You see, going through a PMAD is a life changing event. And in many cases, it is a traumatic one. Having a baby is supposed to be the happiest event in your life. You are supposed to be glowing, and thrilled, and becoming a mother or father should be "natural" and a state of bliss. Right? WRONG. Even for a parent who has not experienced a PMAD, becoming a parent is not always an easy transition. You are sleep deprived, generally feeling awful about your body, feeling incompetent at moments, and have a lack of time for your relationships. Now throw in some depression, anxiety, OCD, birth trauma, a preemie, multiples, etc. etc. etc, and one might be able to see how this could be a life-altering experience.

Living with a PMAD is like creating a line in the middle of your life- "before PMAD" and "after PMAD". Just like any other line with a before and after, there are changes that happen. A PMAD can change how you view the world, and everyone in it. You may become more cynical. You will likely learn who you can (and cannot) count on. You will be reminded that life is not fair.
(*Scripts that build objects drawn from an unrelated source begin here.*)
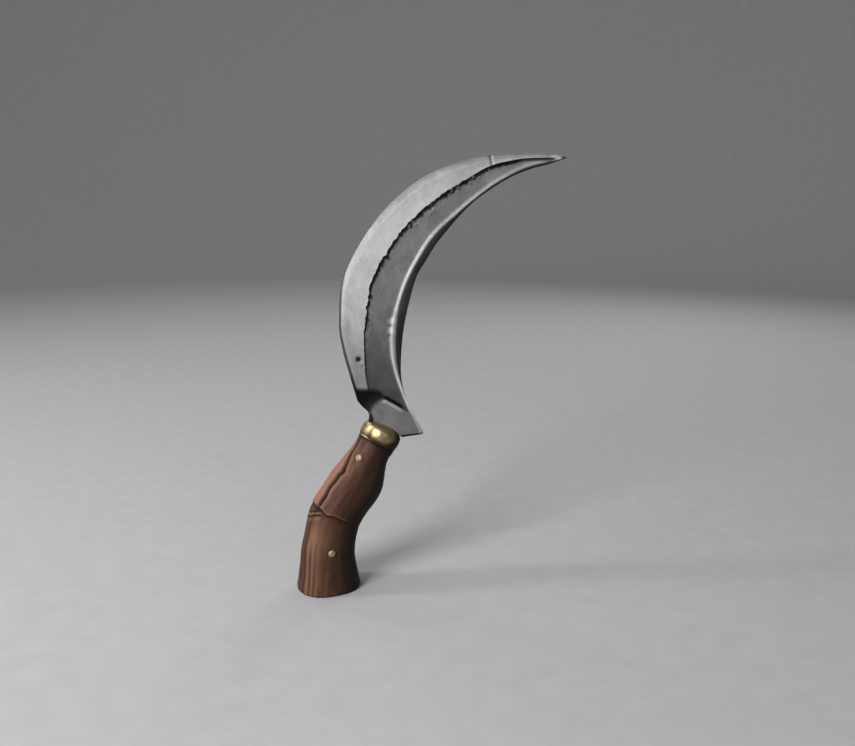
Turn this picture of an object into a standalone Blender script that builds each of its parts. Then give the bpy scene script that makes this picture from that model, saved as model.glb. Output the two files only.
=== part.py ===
"""Hand sickle: a forged crescent blade whose tang is held between two wooden
scales, closed at the top by a brass ferrule and fastened by two brass rivets.

+Z is up, the blade lies in the XZ plane with its tip towards +X, and the
origin is the centre of the flat end of the handle. Drawing sizes are in mm.
"""

import math

import bmesh
import bpy
import numpy as np

MM = 0.001
GAP = 0.3  # clearance between neighbouring pieces

# Blade: lines seen square to its flat side, from the base to the tip (x, z).
SPINE_LINE = [(24, 130), (19, 147.5), (14, 167), (12, 187), (16.5, 218), (39, 252), (71, 278),
              (105, 290.5), (127, 294), (150, 295), (172, 295), (184.2, 292.8)]
STEP_LINE = [(38, 122), (33, 132), (30, 145), (29, 167), (31, 189), (36, 211), (47, 230.5), (62, 249),
             (85, 267), (111, 281.5), (124, 287.2), (140, 290.6), (155, 292.2), (184, 292.6)]
RIB_LINE = [(70, 104), (60, 126), (53, 145), (49.5, 162), (50.5, 183), (58, 207), (68, 225),
            (80, 241), (97, 255), (115, 268), (131, 277.5), (151, 286), (171, 290.4), (184, 292.4)]
EDGE_LINE = [(72.5, 102.3), (62.3, 122.3), (56.9, 138.2), (55.7, 154), (58.3, 180), (66.5, 210.3),
             (74.4, 223.4), (82.7, 235.1), (97, 250.5), (110.2, 262.3), (124.6, 271.5), (139.8, 279.3),
             (155, 284.6), (170, 288), (184, 292.2)]
BLADE_ROWS = 76
HALF_THICK_BASE = 2.5  # half the thickness of the raised band at the ricasso
HALF_THICK_TIP = 0.9
SPINE_CHAMFER = 2.2
EDGE_HALF = 0.15
FULLER_DEPTH = 0.9
FULLER_FROM, FULLER_FULL = 0.035, 0.065  # where the fuller starts, as a share of the blade
FULLER_FADE, FULLER_END = 0.80, 0.93
STEP_SLOPE, RIB_ROUND, BEVEL_ROUND = 0.7, 1.8, 1.1  # widths beside the step and the rib
# Ricasso: its outer side below the blade, and its foot on the ferrule and heel.
NECK_LINE = [(27.8, 125.5), (31.4, 122), (32.6, 119), (32, 115.1)]
FOOT_LINE = [(32, 115.1), (33.3, 114.4), (34.8, 113.5), (38.5, 111.4), (55.4, 101.6), (68.5, 101.9),
             (70.2, 102), (71.2, 102.05), (72.4, 102.1)]
SCOOP_CENTRE, SCOOP_RADIUS, SCOOP_DEPTH = (25.5, 128.5), 30, 1.7

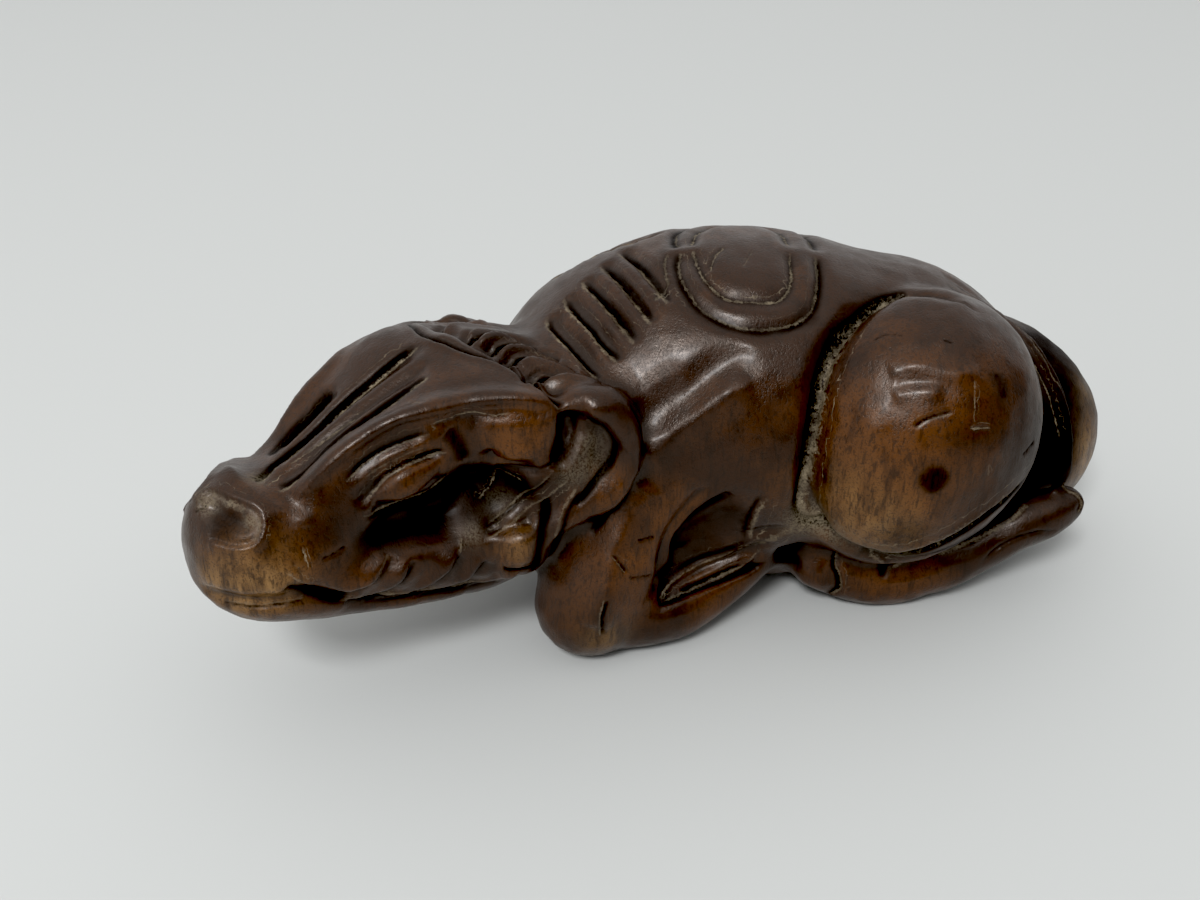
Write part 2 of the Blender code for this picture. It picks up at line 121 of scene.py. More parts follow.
def neighbourMean(values, edges, valence):  # the mean over each point's neighbours
    count = len(values)
    total = np.empty_like(values)
    for column in range(values.shape[1]):
        total[:, column] = np.bincount(edges[:, 0], values[edges[:, 1], column], count)
        total[:, column] += np.bincount(edges[:, 1], values[edges[:, 0], column], count)
    return total / valence


def evenOut(values, edges, rounds, inward=0.5, outward=0.0):
    # Each round moves a value toward its neighbours' mean, and then a little back so that nothing shrinks.
    valence = np.bincount(edges.ravel(), minlength=len(values))[:, None]
    for _ in range(rounds):
        values = values + inward * (neighbourMean(values, edges, valence) - values)
        if outward:
            values = values - outward * (neighbourMean(values, edges, valence) - values)
    return values


def applied(thing, kind, **settings):  # adds one modifier and makes its result the mesh
    step = thing.modifiers.new(kind.lower(), kind)
    for name, value in settings.items():
        setattr(step, name, value)
    bpy.context.view_layer.update()
    made = bpy.data.meshes.new_from_object(thing.evaluated_get(bpy.context.evaluated_depsgraph_get()))
    thing.modifiers.clear()
    old = thing.data
    thing.data = made
    bpy.data.meshes.remove(old)


def curveThrough(points, count):
    # A cubic through every point, with each point's slope taken from the points beside it.
    rows = np.array([tuple(p) for p in points], dtype=float)
    slopes = np.gradient(rows, axis=0)
    places = np.linspace(0, len(rows) - 1, count)
    left = np.minimum(places.astype(int), len(rows) - 2)
    t = (places - left)[:, None]
    bend = t * t * (3 - 2 * t)
    start, end = rows[left], rows[left + 1]
    leaving, arriving = slopes[left] * t * (1 - t) ** 2, slopes[left + 1] * t * t * (1 - t)
    return start + (end - start) * bend + leaving - arriving


def steady(rows, rounds):  # evens out a row of values, ends held
    for _ in range(rounds):
        middle = (rows[:-2] + 2 * rows[1:-1] + rows[2:]) / 4
        rows = np.concatenate((rows[:1], middle, rows[-1:]))
    return rows


def mark(path, width, depth=0.0, step=0.0, fade=0.15, edge=1.6, dust=0.0, dustAt=0.0, dustWidth=0.1,
         dark=0.0, darkAt=0.0, darkWidth=None):
    # One stroke of the knife: a cut of that depth, or a ridge if negative. A step raises its left side.
    # A higher edge makes its walls steeper. Dust, and dark stain with painted shade, lie along it, at a
    # distance to its right.
    return dict(path=path, width=width, depth=depth, step=step, fade=fade, edge=edge,
                dust=dust, dustAt=dustAt, dustWidth=dustWidth,
                dark=dark, darkAt=darkAt, darkWidth=darkWidth or 1.4 * width)


def layOn(tree, path, spacing):  # the path as closely spaced places on the skin
    rows = np.array([tuple(place) for place in path], dtype=float)
    length = np.linalg.norm(np.diff(rows, axis=0), axis=1).sum()
    line = curveThrough(rows, max(8, int(length / spacing)))
    for _ in range(2):
        line = steady(np.array([tuple(tree.find_nearest(Vector(spot))[0]) for spot in line]), 4)
    return line


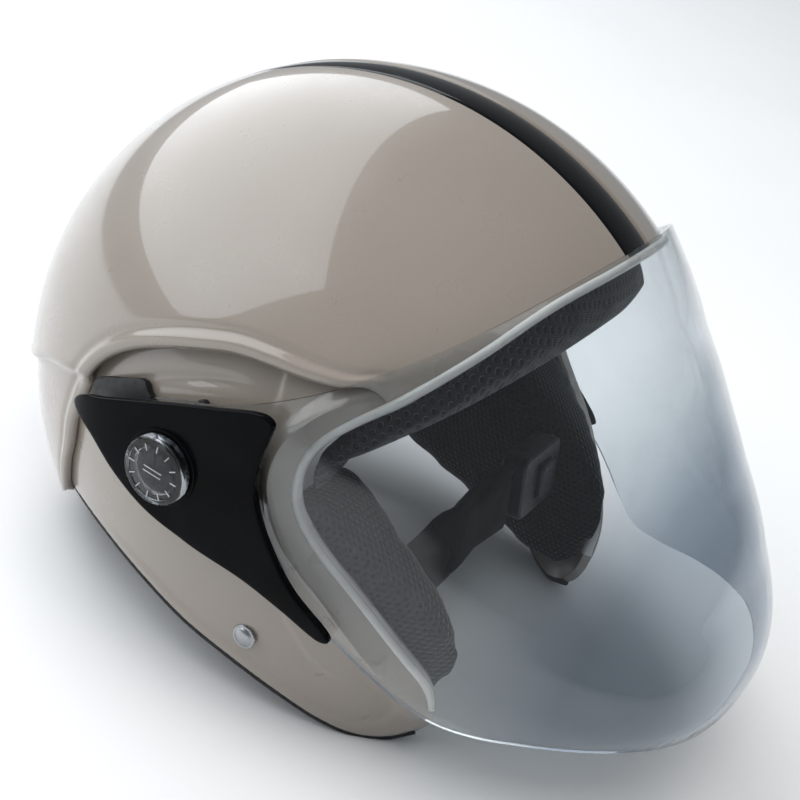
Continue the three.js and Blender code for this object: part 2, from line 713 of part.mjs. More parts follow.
const helmet = new THREE.Group();
helmet.name = 'helmet';
helmet.add(part('outer_shell', outerShell(), PAINT()));
helmet.add(part('centre_strip', centreStrip(), BLACK_GLOSS()));
helmet.add(part('face_opening_trim', faceTrim(), SATIN()));
helmet.add(part('neck_edge_trim', aboveTable(solid(neckTrim())), RUBBER()));
helmet.add(part('eps_liner', foamShell(), FOAM()));
helmet.add(part('crown_lining', crownLining(), CLOTH()));
helmet.add(part('brow_pad', browPad(), CLOTH()));
helmet.add(part('neck_roll', neckRoll(), CLOTH()));

const shield = new THREE.Group();
shield.name = 'shield_group';
shield.add(part('visor', visor(), CLEAR()));
helmet.add(shield);

for (const [side, hand] of [[-1, 'right'], [1, 'left']]) {
  helmet.add(part(`cheek_pad_${hand}`, cheekPad(side), MESH_CLOTH()));
  helmet.add(part(`side_plate_${hand}`, sidePlate(side), BLACK_GLOSS()));
  helmet.add(part(`pivot_base_${hand}`, pivotBase(side), PLASTIC()));
  helmet.add(part(`pivot_bush_${hand}`, pivotBush(side), PLASTIC()));
  helmet.add(part(`pivot_screw_${hand}`, pivotScrew(side), STEEL()));
  helmet.add(part(`pivot_nut_${hand}`, pivotNut(side), STEEL()));
  helmet.add(part(`hub_cap_${hand}`, hubCap(side), CLEAR()));
  helmet.add(part(`strap_rivet_${hand}`, strapRivet(side), STEEL()));
  helmet.add(part(`rivet_washer_${hand}`, rivetWasher(side), STEEL()));
  helmet.add(part(`chin_strap_${hand}`, strapPiece(side, STRAP_WIDTH, STRAP_THICK), WEBBING()));
}

const buckle = new THREE.Group();
buckle.name = 'buckle';
buckle.add(part('buckle_housing', buckleHousing(), PLASTIC()));
buckle.add(part('buckle_tongue', buckleTongue(), STEEL()));
buckle.add(part('buckle_button', buckleButton(), PLASTIC()));
helmet.add(buckle);
helmet.add(part('strap_sleeve', strapSleeve(), CLOTH()));

helmet.rotation.x = -LEAN;
helmet.updateMatrixWorld(true);
const outline = new THREE.Box3().setFromObject(helmet, true);
helmet.position.set(0, -(outline.min.y + outline.max.y) / 2, -outline.min.z);

export default helmet;
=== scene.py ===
import sys
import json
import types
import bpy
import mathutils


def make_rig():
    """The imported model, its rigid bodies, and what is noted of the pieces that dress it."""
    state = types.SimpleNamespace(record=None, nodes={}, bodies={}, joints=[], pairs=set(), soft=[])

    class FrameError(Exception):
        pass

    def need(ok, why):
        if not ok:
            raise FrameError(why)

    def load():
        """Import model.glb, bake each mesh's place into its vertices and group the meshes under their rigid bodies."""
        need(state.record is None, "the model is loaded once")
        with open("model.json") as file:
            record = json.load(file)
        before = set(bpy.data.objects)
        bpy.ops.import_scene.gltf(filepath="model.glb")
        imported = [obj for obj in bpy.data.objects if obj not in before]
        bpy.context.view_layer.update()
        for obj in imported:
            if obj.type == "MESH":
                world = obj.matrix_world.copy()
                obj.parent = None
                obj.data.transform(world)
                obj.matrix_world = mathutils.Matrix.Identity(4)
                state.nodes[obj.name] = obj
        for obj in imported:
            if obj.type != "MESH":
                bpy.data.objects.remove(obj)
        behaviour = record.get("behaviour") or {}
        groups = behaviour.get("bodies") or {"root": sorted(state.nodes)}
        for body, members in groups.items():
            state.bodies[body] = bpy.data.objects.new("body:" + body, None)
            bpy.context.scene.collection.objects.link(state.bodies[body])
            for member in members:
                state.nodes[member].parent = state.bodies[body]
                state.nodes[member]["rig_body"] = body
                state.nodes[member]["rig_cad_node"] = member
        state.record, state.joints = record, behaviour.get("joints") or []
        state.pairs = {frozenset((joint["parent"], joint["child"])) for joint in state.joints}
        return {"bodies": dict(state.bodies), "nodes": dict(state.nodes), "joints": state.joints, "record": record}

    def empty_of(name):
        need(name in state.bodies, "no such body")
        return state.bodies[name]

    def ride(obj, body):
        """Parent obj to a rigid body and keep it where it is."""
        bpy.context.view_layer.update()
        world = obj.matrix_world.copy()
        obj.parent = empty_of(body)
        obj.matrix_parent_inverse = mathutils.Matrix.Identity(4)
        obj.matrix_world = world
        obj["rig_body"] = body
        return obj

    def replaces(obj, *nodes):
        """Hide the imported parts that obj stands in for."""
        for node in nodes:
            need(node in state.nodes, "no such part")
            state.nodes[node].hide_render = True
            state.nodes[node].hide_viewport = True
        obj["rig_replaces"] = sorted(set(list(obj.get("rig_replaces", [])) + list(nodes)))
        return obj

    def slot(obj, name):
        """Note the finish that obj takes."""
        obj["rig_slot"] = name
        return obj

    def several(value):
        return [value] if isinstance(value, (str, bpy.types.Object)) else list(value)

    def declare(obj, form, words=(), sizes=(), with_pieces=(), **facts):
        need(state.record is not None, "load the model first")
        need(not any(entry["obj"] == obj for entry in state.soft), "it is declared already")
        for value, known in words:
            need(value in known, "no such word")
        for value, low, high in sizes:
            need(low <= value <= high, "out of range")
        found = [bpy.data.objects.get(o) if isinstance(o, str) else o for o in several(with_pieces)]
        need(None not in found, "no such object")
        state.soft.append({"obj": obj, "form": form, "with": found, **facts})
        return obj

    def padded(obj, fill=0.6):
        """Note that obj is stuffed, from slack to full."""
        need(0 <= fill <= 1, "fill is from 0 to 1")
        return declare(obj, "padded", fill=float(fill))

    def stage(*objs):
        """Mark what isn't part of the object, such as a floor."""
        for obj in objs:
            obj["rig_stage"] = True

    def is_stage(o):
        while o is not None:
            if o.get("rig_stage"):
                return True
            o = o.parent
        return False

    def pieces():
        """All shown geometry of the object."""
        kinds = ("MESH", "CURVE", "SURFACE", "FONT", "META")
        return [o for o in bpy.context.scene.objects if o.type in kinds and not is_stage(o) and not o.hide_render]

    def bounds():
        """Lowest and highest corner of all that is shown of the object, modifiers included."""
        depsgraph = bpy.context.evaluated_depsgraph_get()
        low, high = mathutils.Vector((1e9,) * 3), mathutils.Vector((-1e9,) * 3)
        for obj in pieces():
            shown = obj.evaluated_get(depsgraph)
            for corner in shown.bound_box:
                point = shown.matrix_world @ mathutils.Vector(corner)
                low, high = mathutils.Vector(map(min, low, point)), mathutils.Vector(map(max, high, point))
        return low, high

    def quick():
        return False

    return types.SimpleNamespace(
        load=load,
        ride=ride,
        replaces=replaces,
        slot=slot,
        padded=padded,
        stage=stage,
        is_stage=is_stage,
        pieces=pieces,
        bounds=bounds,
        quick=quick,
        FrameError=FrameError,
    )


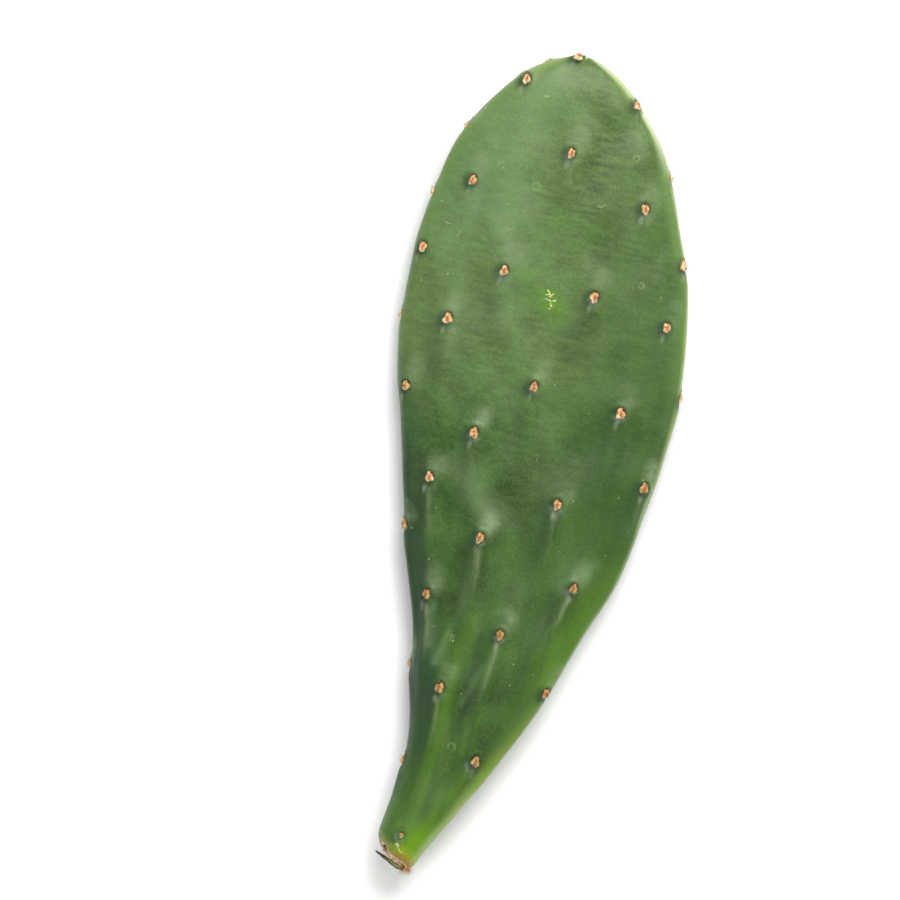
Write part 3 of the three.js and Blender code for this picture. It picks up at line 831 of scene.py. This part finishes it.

A PMAD can also change your body chemistry so that your brain may not be capable of going back to how it was "before". Generally, with a combination of therapy and self-care, and often, medication, you can return to a very good level of functioning. But you as a person are still different.

There are positives that come out of this experience as well. In hindsight, people are able to look back and see that they didn't realize how strong they were. How resilient they were. How wonderful their partner is, or how their relationship was strengthened as a result of weathering such a storm. But just like going through any major life altering event, like cancer, or a death, you are still not the same person that you were before.

Being the "same" does not mean that you failed. It means accepting that because of this event, you will not be the same. Ever. And that isn't a bad thing. You will be stronger, braver, and healthier. You may have scars, but you have a story of perseverance to go with the scars.